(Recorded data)
☆ ☆ ☆ ☆
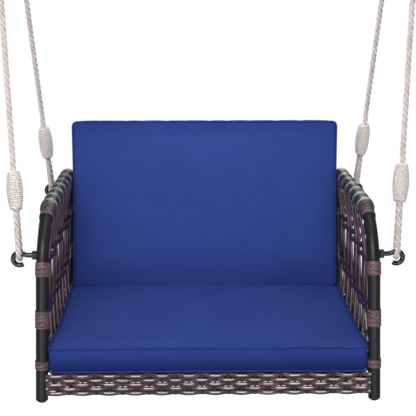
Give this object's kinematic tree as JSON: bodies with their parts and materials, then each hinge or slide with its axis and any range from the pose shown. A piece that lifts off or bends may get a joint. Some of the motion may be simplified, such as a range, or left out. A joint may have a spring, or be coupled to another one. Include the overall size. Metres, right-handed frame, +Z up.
{
  "type": "porch_swing_seat",
  "caption": "Hanging porch swing seat: arched black tube side frames woven with dark cane, blue seat and back cushions, hook bolts and lashed cream ropes to ceiling eyes.",
  "frame": {"origin": "mount plane of the four ceiling eyes, midway between their shanks", "axes": "+X to the right of someone looking at the front of the seat, +Y from front to back, +Z up"},
  "size_m": [0.886, 0.62, 1.0118],
  "materials": {
    "frame_tube": "satin charcoal powder coat",
    "foot_rubber": "moulded matt",
    "cane": "extruded round polyethylene cane, streaked",
    "weave": "extruded flat polyethylene strip, streaked",
    "arm_strip": "extruded flat polyethylene strip, worn sheen",
    "black_steel": "gloss black coated steel",
    "zinc_steel": "zinc plated",
    "blue_canvas": "plain woven outdoor canvas",
    "rope": "laid soft polyester rope",
    "lashing_cord": "twisted polyester cord"
  },
  "bodies": {
    "ceiling_eyes": {"ceiling_eye_front_left": "black_steel", "ceiling_eye_front_right": "black_steel", "ceiling_eye_rear_left": "black_steel", "ceiling_eye_rear_right": "black_steel"},
    "rope_front_left": {"rope_front_left": "rope", "lashing_front_left": "lashing_cord", "upper_lashing_front_left": "lashing_cord"},
    "rope_front_right": {"rope_front_right": "rope", "lashing_front_right": "lashing_cord", "upper_lashing_front_right": "lashing_cord"},
    "rope_rear_left": {"rope_rear_left": "rope", "lashing_rear_left": "lashing_cord", "upper_lashing_rear_left": "lashing_cord"},
    "rope_rear_right": {"rope_rear_right": "rope", "lashing_rear_right": "lashing_cord", "upper_lashing_rear_right": "lashing_cord"},
    "seat": {"side_frame_left": "frame_tube", "side_frame_right": "frame_tube", "foot_plugs": "foot_rubber", "canes_left": "cane", "canes_right": "cane", "side_weave_left": "weave", "side_weave_right": "weave", "arm_wrap_left": "arm_strip", "arm_wrap_right": "arm_strip", "post_bands_left": "cane", "post_bands_right": "cane", "seat_frame": "frame_tube", "seat_slats": "frame_tube", "seat_deck": "weave", "apron_stakes": "weave", "apron_weave": "weave", "back_frame": "frame_tube", "back_canes": "cane", "back_weave": "weave", "frame_bolts": "black_steel", "rivet_nuts": "zinc_steel", "spacer_washers": "zinc_steel", "back_bolts": "black_steel", "back_nuts": "zinc_steel", "hook_front_left": "black_steel", "hook_front_right": "black_steel", "hook_rear_left": "black_steel", "hook_rear_right": "black_steel", "hook_nuts": "black_steel", "hook_inserts": "zinc_steel"},
    "seat_cushion": {"seat_cushion": "blue_canvas"},
    "back_cushion": {"back_cushion": "blue_canvas"}
  },
  "joints": [
    {"name": "swing", "type": "hinge", "parent": "ceiling_eyes", "child": "rope_front_left", "pos_m": [-0.424, -0.155, -0.036], "axis": [1, 0, 0], "range_deg": [-8, 8]},
    {"name": "front_right_rope_swing", "type": "hinge", "parent": "ceiling_eyes", "child": "rope_front_right", "pos_m": [0.424, -0.155, -0.036], "axis": [1, 0, 0], "range_deg": [-8, 8]},
    {"name": "rear_left_rope_swing", "type": "hinge", "parent": "ceiling_eyes", "child": "rope_rear_left", "pos_m": [-0.424, 0.155, -0.036], "axis": [1, 0, 0], "range_deg": [-8.21, 8.21]},
    {"name": "rear_right_rope_swing", "type": "hinge", "parent": "ceiling_eyes", "child": "rope_rear_right", "pos_m": [0.424, 0.155, -0.036], "axis": [1, 0, 0], "range_deg": [-8.21, 8.21]},
    {"name": "seat_on_front_hooks", "type": "hinge", "parent": "rope_front_left", "child": "seat", "pos_m": [-0.3787, -0.30343, -0.64772], "axis": [1, 0, 0], "range_deg": [-4.33, 4.33]},
    {"name": "seat_cushion_slide", "type": "slide", "parent": "seat", "child": "seat_cushion", "axis": [0, -1, 0], "range_m": [0, 0.45]},
    {"name": "back_cushion_slide", "type": "slide", "parent": "seat", "child": "back_cushion", "axis": [0, -1, 0], "range_m": [0, 0.4]}
  ],
  "couplings": [
    {"joint": "front_right_rope_swing", "follows": "swing", "ratio": 1},
    {"joint": "rear_left_rope_swing", "follows": "swing", "ratio": 1.0239},
    {"joint": "rear_right_rope_swing", "follows": "swing", "ratio": 1.0239},
    {"joint": "seat_on_front_hooks", "follows": "swing", "ratio": -0.5387}
  ]
}
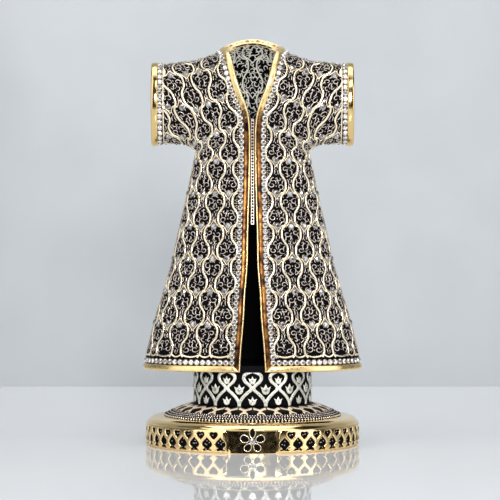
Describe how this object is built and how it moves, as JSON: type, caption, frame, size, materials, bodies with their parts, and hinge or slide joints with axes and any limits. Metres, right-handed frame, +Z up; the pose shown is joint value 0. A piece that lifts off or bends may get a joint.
☆ ☆ ☆ ☆
_What you need to do_.
Reproduce each line verbatim.

_Result of the task_.
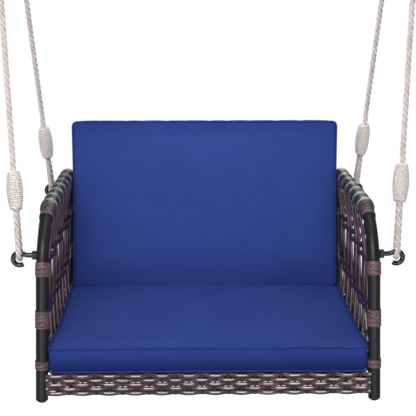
Give this object's kinematic tree as JSON: bodies with their parts and materials, then each hinge or slide with its axis and any range from the pose shown. A piece that lifts off or bends may get a joint. Some of the motion may be simplified, such as a range, or left out. A joint may have a spring, or be coupled to another one. Include the overall size. Metres, right-handed frame, +Z up.
{
  "type": "porch_swing_seat",
  "caption": "Hanging porch swing seat: arched black tube side frames woven with dark cane, blue seat and back cushions, hook bolts and lashed cream ropes to ceiling eyes.",
  "frame": {"origin": "mount plane of the four ceiling eyes, midway between their shanks", "axes": "+X to the right of someone looking at the front of the seat, +Y from front to back, +Z up"},
  "size_m": [0.886, 0.62, 1.0118],
  "materials": {
    "frame_tube": "satin charcoal powder coat",
    "foot_rubber": "moulded matt",
    "cane": "extruded round polyethylene cane, streaked",
    "weave": "extruded flat polyethylene strip, streaked",
    "arm_strip": "extruded flat polyethylene strip, worn sheen",
    "black_steel": "gloss black coated steel",
    "zinc_steel": "zinc plated",
    "blue_canvas": "plain woven outdoor canvas",
    "rope": "laid soft polyester rope",
    "lashing_cord": "twisted polyester cord"
  },
  "bodies": {
    "ceiling_eyes": {"ceiling_eye_front_left": "black_steel", "ceiling_eye_front_right": "black_steel", "ceiling_eye_rear_left": "black_steel", "ceiling_eye_rear_right": "black_steel"},
    "rope_front_left": {"rope_front_left": "rope", "lashing_front_left": "lashing_cord", "upper_lashing_front_left": "lashing_cord"},
    "rope_front_right": {"rope_front_right": "rope", "lashing_front_right": "lashing_cord", "upper_lashing_front_right": "lashing_cord"},
    "rope_rear_left": {"rope_rear_left": "rope", "lashing_rear_left": "lashing_cord", "upper_lashing_rear_left": "lashing_cord"},
    "rope_rear_right": {"rope_rear_right": "rope", "lashing_rear_right": "lashing_cord", "upper_lashing_rear_right": "lashing_cord"},
    "seat": {"side_frame_left": "frame_tube", "side_frame_right": "frame_tube", "foot_plugs": "foot_rubber", "canes_left": "cane", "canes_right": "cane", "side_weave_left": "weave", "side_weave_right": "weave", "arm_wrap_left": "arm_strip", "arm_wrap_right": "arm_strip", "post_bands_left": "cane", "post_bands_right": "cane", "seat_frame": "frame_tube", "seat_slats": "frame_tube", "seat_deck": "weave", "apron_stakes": "weave", "apron_weave": "weave", "back_frame": "frame_tube", "back_canes": "cane", "back_weave": "weave", "frame_bolts": "black_steel", "rivet_nuts": "zinc_steel", "spacer_washers": "zinc_steel", "back_bolts": "black_steel", "back_nuts": "zinc_steel", "hook_front_left": "black_steel", "hook_front_right": "black_steel", "hook_rear_left": "black_steel", "hook_rear_right": "black_steel", "hook_nuts": "black_steel", "hook_inserts": "zinc_steel"},
    "seat_cushion": {"seat_cushion": "blue_canvas"},
    "back_cushion": {"back_cushion": "blue_canvas"}
  },
  "joints": [
    {"name": "swing", "type": "hinge", "parent": "ceiling_eyes", "child": "rope_front_left", "pos_m": [-0.424, -0.155, -0.036], "axis": [1, 0, 0], "range_deg": [-8, 8]},
    {"name": "front_right_rope_swing", "type": "hinge", "parent": "ceiling_eyes", "child": "rope_front_right", "pos_m": [0.424, -0.155, -0.036], "axis": [1, 0, 0], "range_deg": [-8, 8]},
    {"name": "rear_left_rope_swing", "type": "hinge", "parent": "ceiling_eyes", "child": "rope_rear_left", "pos_m": [-0.424, 0.155, -0.036], "axis": [1, 0, 0], "range_deg": [-8.21, 8.21]},
    {"name": "rear_right_rope_swing", "type": "hinge", "parent": "ceiling_eyes", "child": "rope_rear_right", "pos_m": [0.424, 0.155, -0.036], "axis": [1, 0, 0], "range_deg": [-8.21, 8.21]},
    {"name": "seat_on_front_hooks", "type": "hinge", "parent": "rope_front_left", "child": "seat", "pos_m": [-0.3787, -0.30343, -0.64772], "axis": [1, 0, 0], "range_deg": [-4.33, 4.33]},
    {"name": "seat_cushion_slide", "type": "slide", "parent": "seat", "child": "seat_cushion", "axis": [0, -1, 0], "range_m": [0, 0.45]},
    {"name": "back_cushion_slide", "type": "slide", "parent": "seat", "child": "back_cushion", "axis": [0, -1, 0], "range_m": [0, 0.4]}
  ],
  "couplings": [
    {"joint": "front_right_rope_swing", "follows": "swing", "ratio": 1},
    {"joint": "rear_left_rope_swing", "follows": "swing", "ratio": 1.0239},
    {"joint": "rear_right_rope_swing", "follows": "swing", "ratio": 1.0239},
    {"joint": "seat_on_front_hooks", "follows": "swing", "ratio": -0.5387}
  ]
}
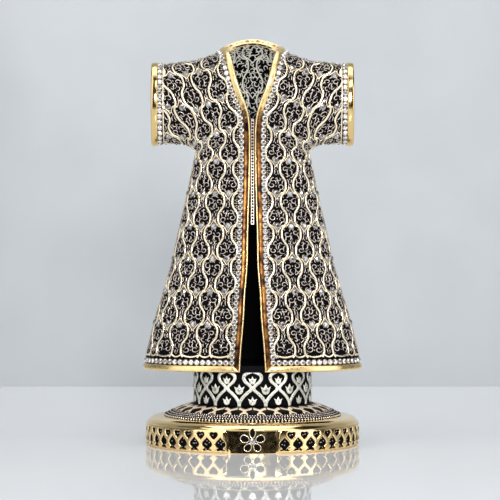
Describe how this object is built and how it moves, as JSON: type, caption, frame, size, materials, bodies with their parts, and hinge or slide joints with axes and any limits. Metres, right-handed frame, +Z up; the pose shown is joint value 0. A piece that lifts off or bends may get a joint.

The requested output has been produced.